Congress is considering passing such legislation, prompting Bondi and Stein to invite Walker and other attorneys general in the United States to inform Congress of their support.
In a brief statement, Walker expressed his approval for the action.
“We have to ensure that sexual harassment victims have their day in court, as too many of these cases are settled behind closed doors due to one-sided, binding arbitration provisions in employment contracts, leaving sexual harassment matters to be resolved by arbitrators instead of courts of law,” Walker said.
Walker believes that such legislation will bring relief to many victims in the U.S. Virgin Islands.
“Many sexual harassment victims are unaware that they are legally restrained by arbitration provisions until they are victimized and try to enforce their legal rights,” he said. “If Congress enacts such legislation, then in the Virgin Islands, sexual harassment victims – the majority of whom are women – will have access to Virgin Islands courts to seek the proper relief from judges who are trained to handle such matters and not be re-victimized by arbitration requirements.”

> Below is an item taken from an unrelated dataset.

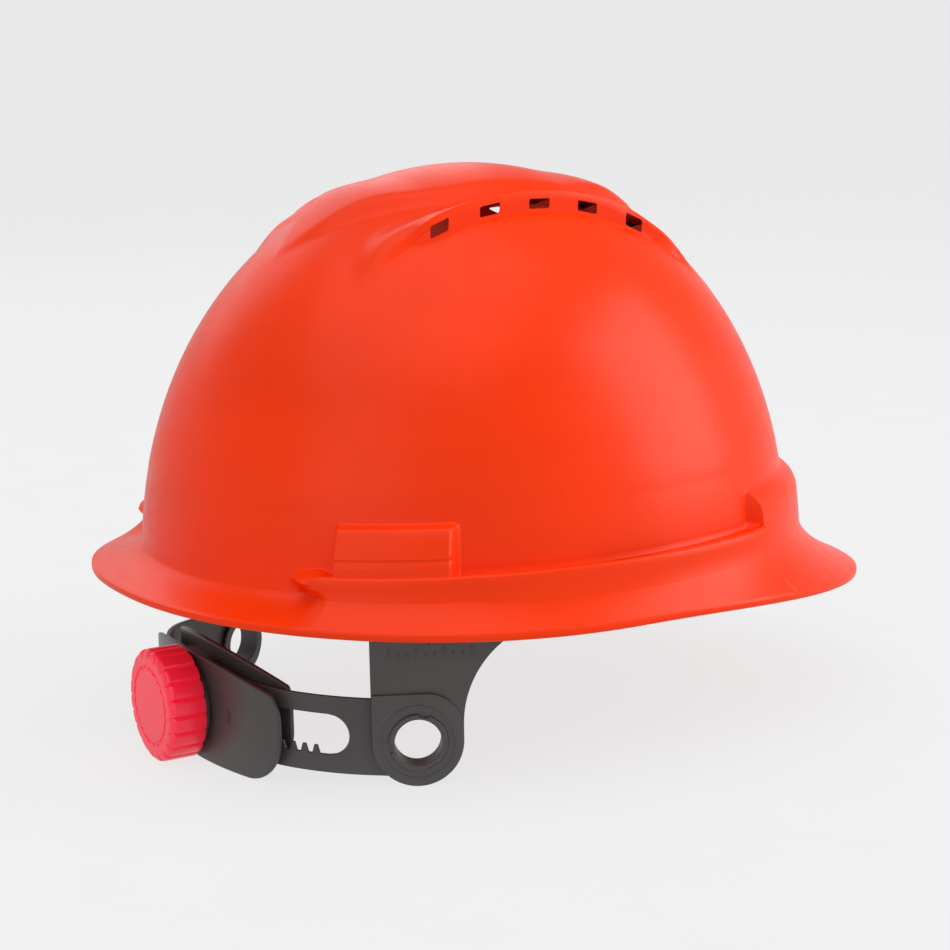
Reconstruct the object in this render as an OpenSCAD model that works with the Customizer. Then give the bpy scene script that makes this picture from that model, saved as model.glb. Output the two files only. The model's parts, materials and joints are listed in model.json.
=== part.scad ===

The letter to Congress says, “Congress today has both opportunity and cause to champion the rights of victims of sexual harassment in the workplace by enacting legislation to free them from the injustice of forced arbitration and secrecy when it comes to seeking redress for egregious misconduct condemned by all concerned Americans. We are aware that the Senate and House are considering legislation to address this issue. Whatever form the final version may take, we strongly support appropriately-tailored legislation to ensure that sexual harassment victims have a right to their day in court.”
The petition also noted that “these arbitration requirements often are set forth in clauses found within the ‘fine print’ of lengthy employment contracts. Moreover, these clauses typically are presented in boilerplate ‘take-it-or-leave-it’ fashion by the employers.”
According to the news release announcing Walker’s signing of the letter, some major U.S. corporations – the most prominent being Microsoft Corporation – have recently eliminated mandatory arbitration requirements for sexual harassment claims. Brad Smith, president and chief legal officer of that giant technology company, said settling sexual harassment cases out of court allows perpetrators to continue their conduct for many years.
“Because the silencing of voices has helped perpetuate sexual harassment, the country should guarantee that people can go to court to ensure these concerns can always be heard,” Smith said.
The proposed sexual harassment legislation, which was precipitated by the recent spate of sexual harassment allegations against executives, legislators, prominent artists, news anchors and film makers, is designed to prevent such harassment in the workplace.